As part of the fiscal reforms, the kingdom started tightening spending in 2016 to help bring down the fiscal deficit, which reached a record 367bn riyals in 2015 in the wake of plunging oil prices.
The fiscal consolidation has dented growth, which was also impacted by Saudi Arabia's compliance with a global oil output cut that has lowered its income from the sale of hydrocarbons.
The IMF has advised Saudi Arabia to slow down the pace of fiscal reforms to help nudge growth, which the fund projects will reach 0.1 per cent this year and rise to 1.1 per cent in 2018 .
Oxford Economics is forecasting a 0.3 per cent contraction for the Saudi economy in 2017 , the slowest pace of growth it has recorded since 2009.
The financing earmarked for the stimulus package does not include government spending on projects which will be a part of the kingdom's budget, the minister said.
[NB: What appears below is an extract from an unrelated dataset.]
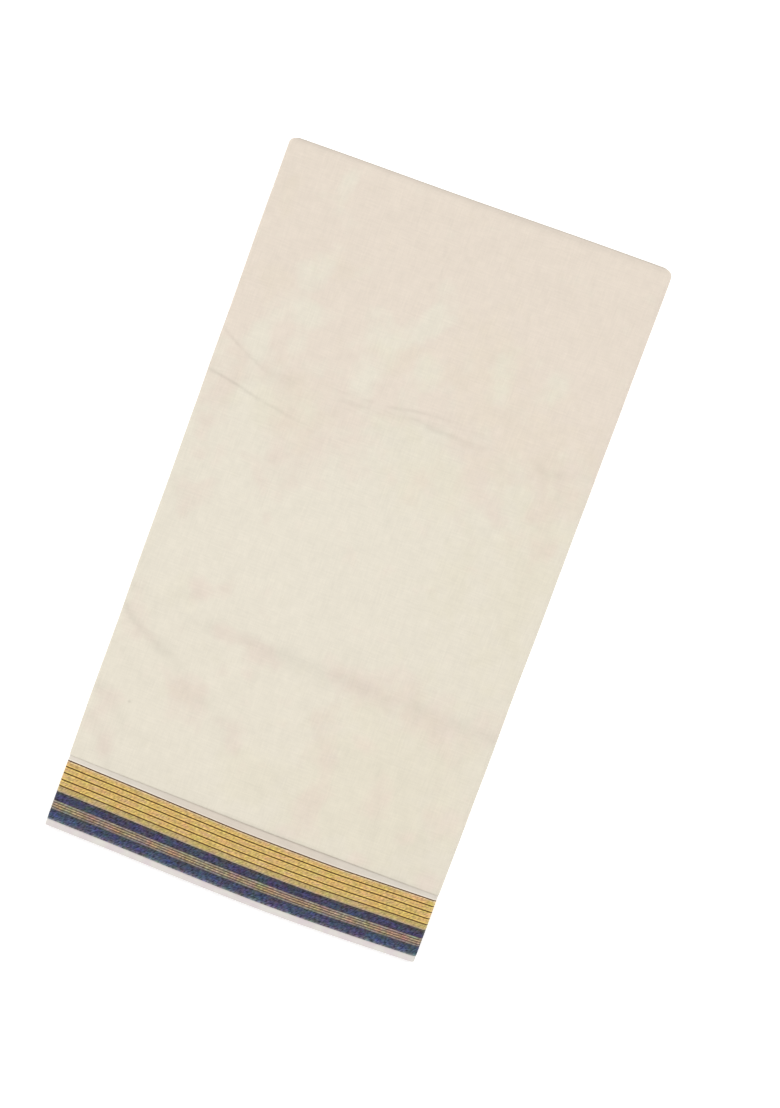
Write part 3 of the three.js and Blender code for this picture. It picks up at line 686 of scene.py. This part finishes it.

The 17 initiatives announced on Thursday also include spending 21bn riyals on speeding up the housing projects for Saudis, 17bn to finance private sector projects, 12bn to support small and medium sized-enterprises and 5bn to boost exports through the creation of an export bank.
Under the Vision 2030 unveiled last year, the kingdom envisages boosting the private sector’s contribution to GDP to 65 per cent from 40 per cent, increasing SME contribution to GDP to 35 per cent from 20 per cent and raising the share of non-oil exports in non-oil GDP to 50 per cent from 16 per cent.